Baisong Lu, PhD

Baisong Lu, Ph.D., Assistant Professor 

Lu-BaisongDr. Baisong Lu was born and raised in Hunan, a southern Province of China. He received his Bachelor’s Degree in biology from Beijing Normal University in 1991. He attended graduate school at Chinese PLA Medical Institute in molecular genetics in the same year. Upon graduation, he accepted a research position with Beijing Institute of Biotechnology. Since 2000 he received postdoctoral training at Harvard Medical School (2000) and Baylor College of Medicine (2000-2003).
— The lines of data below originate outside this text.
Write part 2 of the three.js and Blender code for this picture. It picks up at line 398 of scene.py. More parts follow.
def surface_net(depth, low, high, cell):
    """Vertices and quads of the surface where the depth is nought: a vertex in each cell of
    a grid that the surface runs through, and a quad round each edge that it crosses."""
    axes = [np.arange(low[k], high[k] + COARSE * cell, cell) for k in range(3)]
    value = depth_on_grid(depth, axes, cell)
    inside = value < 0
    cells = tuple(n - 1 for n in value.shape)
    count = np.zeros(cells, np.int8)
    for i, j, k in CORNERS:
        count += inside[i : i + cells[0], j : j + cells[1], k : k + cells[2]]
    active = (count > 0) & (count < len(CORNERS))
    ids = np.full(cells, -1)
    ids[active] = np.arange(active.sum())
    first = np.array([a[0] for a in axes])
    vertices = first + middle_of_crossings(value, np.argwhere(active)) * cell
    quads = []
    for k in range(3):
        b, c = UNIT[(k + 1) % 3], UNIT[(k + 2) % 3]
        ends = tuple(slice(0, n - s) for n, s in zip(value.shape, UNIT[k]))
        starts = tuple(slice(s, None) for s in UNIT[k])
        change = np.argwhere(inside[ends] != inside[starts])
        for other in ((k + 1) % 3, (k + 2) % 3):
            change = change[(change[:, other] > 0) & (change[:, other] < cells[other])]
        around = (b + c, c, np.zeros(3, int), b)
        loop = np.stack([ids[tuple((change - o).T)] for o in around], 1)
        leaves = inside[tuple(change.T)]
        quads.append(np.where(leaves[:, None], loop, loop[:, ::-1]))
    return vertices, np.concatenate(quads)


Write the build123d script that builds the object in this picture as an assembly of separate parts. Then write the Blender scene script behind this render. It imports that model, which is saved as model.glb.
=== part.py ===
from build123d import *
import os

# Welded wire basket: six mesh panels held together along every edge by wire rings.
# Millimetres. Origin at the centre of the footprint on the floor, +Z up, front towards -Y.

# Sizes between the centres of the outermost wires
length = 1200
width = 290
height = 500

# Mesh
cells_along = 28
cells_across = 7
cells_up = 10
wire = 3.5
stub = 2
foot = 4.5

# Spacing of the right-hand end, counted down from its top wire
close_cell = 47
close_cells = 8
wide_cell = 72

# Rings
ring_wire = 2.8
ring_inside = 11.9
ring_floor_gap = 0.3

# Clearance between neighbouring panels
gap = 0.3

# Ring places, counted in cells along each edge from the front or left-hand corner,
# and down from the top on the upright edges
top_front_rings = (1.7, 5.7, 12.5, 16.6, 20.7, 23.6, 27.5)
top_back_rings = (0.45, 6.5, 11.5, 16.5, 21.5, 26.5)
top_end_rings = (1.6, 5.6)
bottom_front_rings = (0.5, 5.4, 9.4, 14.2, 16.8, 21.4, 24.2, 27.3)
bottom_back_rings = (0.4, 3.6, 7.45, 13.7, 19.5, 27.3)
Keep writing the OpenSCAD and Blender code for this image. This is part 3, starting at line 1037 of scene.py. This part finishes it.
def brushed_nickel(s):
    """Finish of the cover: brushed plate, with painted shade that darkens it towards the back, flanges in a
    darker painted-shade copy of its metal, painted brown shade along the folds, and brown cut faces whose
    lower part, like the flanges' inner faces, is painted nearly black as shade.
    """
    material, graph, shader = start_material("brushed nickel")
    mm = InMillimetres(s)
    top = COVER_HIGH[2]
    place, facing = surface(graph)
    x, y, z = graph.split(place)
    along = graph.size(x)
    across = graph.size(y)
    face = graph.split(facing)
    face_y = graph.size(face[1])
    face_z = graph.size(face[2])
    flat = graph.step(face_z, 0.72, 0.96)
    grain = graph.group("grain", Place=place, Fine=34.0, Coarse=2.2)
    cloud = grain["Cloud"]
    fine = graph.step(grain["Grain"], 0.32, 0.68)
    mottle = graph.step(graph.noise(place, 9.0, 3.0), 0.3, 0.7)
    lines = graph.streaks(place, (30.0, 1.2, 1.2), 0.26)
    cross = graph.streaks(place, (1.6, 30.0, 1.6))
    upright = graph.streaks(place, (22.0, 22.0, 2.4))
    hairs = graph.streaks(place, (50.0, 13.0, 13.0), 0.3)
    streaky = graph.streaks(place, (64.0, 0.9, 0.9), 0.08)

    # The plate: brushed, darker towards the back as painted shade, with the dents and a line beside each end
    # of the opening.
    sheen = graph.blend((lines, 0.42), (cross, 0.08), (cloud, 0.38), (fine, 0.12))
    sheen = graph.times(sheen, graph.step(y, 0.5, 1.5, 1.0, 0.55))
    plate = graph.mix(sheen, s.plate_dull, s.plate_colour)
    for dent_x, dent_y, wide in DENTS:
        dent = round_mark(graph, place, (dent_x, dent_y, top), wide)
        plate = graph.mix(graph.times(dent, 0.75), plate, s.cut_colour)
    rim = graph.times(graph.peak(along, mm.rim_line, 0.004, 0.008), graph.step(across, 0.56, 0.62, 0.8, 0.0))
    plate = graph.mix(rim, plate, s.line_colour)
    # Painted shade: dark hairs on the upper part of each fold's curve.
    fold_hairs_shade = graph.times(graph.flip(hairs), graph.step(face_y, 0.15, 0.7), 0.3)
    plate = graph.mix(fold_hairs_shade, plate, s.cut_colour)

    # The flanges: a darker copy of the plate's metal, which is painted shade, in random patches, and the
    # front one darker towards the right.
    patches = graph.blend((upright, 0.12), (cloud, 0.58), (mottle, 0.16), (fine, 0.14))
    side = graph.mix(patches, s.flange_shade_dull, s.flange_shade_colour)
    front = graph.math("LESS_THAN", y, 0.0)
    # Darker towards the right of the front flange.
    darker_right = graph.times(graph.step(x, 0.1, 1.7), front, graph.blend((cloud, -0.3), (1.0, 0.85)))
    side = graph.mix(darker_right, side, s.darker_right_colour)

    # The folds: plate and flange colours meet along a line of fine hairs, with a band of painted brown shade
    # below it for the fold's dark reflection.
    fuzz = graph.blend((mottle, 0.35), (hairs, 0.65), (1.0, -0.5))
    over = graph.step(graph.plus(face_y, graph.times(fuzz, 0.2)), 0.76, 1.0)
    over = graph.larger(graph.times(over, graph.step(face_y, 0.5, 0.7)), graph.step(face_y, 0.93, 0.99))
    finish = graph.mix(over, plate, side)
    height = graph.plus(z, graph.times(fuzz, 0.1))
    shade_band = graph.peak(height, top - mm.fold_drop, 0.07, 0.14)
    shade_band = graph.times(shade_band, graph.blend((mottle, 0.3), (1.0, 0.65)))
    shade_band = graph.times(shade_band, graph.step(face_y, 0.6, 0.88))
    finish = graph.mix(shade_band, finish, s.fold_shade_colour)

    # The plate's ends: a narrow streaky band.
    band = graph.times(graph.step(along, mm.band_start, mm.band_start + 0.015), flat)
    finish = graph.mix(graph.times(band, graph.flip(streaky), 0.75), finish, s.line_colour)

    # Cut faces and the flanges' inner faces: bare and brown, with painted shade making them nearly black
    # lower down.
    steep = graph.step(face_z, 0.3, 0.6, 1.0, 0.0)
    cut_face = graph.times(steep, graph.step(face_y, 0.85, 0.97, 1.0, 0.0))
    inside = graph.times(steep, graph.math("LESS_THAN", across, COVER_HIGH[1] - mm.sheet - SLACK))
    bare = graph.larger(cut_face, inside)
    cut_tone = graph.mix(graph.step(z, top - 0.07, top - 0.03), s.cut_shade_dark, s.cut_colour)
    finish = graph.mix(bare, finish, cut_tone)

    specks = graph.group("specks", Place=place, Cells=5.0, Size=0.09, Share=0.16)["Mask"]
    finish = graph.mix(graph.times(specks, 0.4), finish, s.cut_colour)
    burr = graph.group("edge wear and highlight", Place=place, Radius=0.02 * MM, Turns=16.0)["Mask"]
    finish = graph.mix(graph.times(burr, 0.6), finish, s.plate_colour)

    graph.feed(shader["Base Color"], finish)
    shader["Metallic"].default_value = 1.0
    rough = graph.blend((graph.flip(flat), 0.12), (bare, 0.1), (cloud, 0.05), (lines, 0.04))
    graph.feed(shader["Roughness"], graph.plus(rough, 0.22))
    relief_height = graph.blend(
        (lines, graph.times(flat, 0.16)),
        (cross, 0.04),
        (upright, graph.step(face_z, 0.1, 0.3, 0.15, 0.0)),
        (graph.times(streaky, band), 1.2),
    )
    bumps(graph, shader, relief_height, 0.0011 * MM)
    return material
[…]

Then he ran his own lab as an associate professor at Beijing Institute of Biotechnology from 2003 to 2005. Beginning in January 2006 he worked as a Research Associate at Baylor College of Medicine. Shortly after that he joined the Wake Forest Institute for Regenerative Medicine as an Instructor. Dr. Lu is the author of more than twenty peer-reviewed papers and the inventor on a patent.

SYNOPSIS OF AREA OF INTEREST: Dr. Lu’s research interests include generating and using rodent models for the study of human reproduction-related and mitochondrial dysfunction-related diseases and conditions.

1) Gene regulation of germ cell development: Germ cell development is a complicated and tightly regulated process. Dr. Lu is interested in defining the roles of genes involved in this process. He is involved in the determination of the Pog/Fancl gene mutated in Germ Cell Deficient (gcd) mouse and the definition of its role in early germ cell development. His other works include the discovery of a novel male germ-cell specific gene network consisting of gametogenetin (Ggn), gametogenetin binding protein 1 (Ggnbp1), gametogenetin binding protein 2 (Ggnbp2), and ornithine decarboxylase antizyme 3 (Oaz3).

2) Mitochondrial dysfunction and mitochondria related human diseases: Dr. Lu is looking into the role and the mechanism of mitochondrial dysfunction in reproduction, erectile dysfunction and mitochondria related human diseases. The model he is working with is a transgenic mouse mutant with Immp1l mutation and overdose mitochondrial superoxide generation.